A higher level of scrutiny will be placed on companies where the MSOP proposal received less than 50 percent support from all votes cast. Further, the recurrence of previously identified compensation issues or newly identified compensation concerns, depending on the severity, may result in an AGAINST vote on Management Say on Pay and the Compensation Committee members.

Proxy Access Proposals (U.S.): ISS’ current policy on shareholder proposals asking for open or proxy access is to recommend on a Case-by-Case basis, taking into account the ownership threshold proposed in the resolution and the proponent’s rationale for the proposal at the targeted company in terms of board and director conduct.

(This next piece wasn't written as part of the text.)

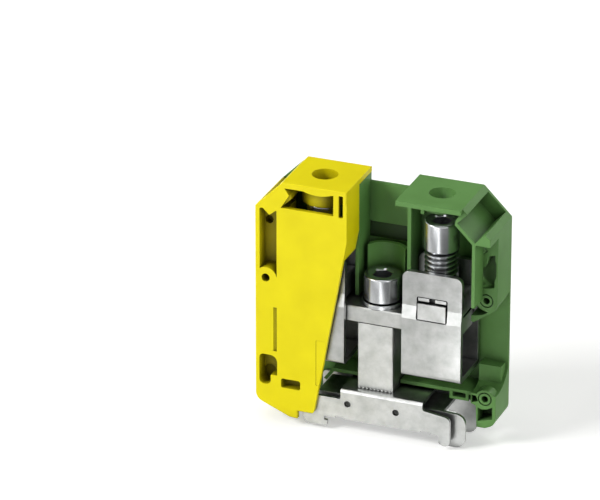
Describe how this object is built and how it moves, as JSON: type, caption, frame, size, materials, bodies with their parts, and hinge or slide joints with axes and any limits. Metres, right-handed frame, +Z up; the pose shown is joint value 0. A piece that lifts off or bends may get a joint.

Under the proposed policy for 2012, ISS would continue to evaluate these proposals on a Case-by-Case basis in determining a vote recommendation, and would take into account additional factors. The proposed policy update is as follows:

Vote CASE-BY-CASE on shareholder proposals seeking proxy access, taking into account, among other factors:

  • The proponent’s rationale for the proposal at the targeted company;
  • The ownership thresholds proposed in the resolution (e.g., percentage and duration);
  • The maximum number of directors that shareholders may nominate each year; and
  • The method of determining which nominations should appear on the ballot if multiple shareholders submit nominations.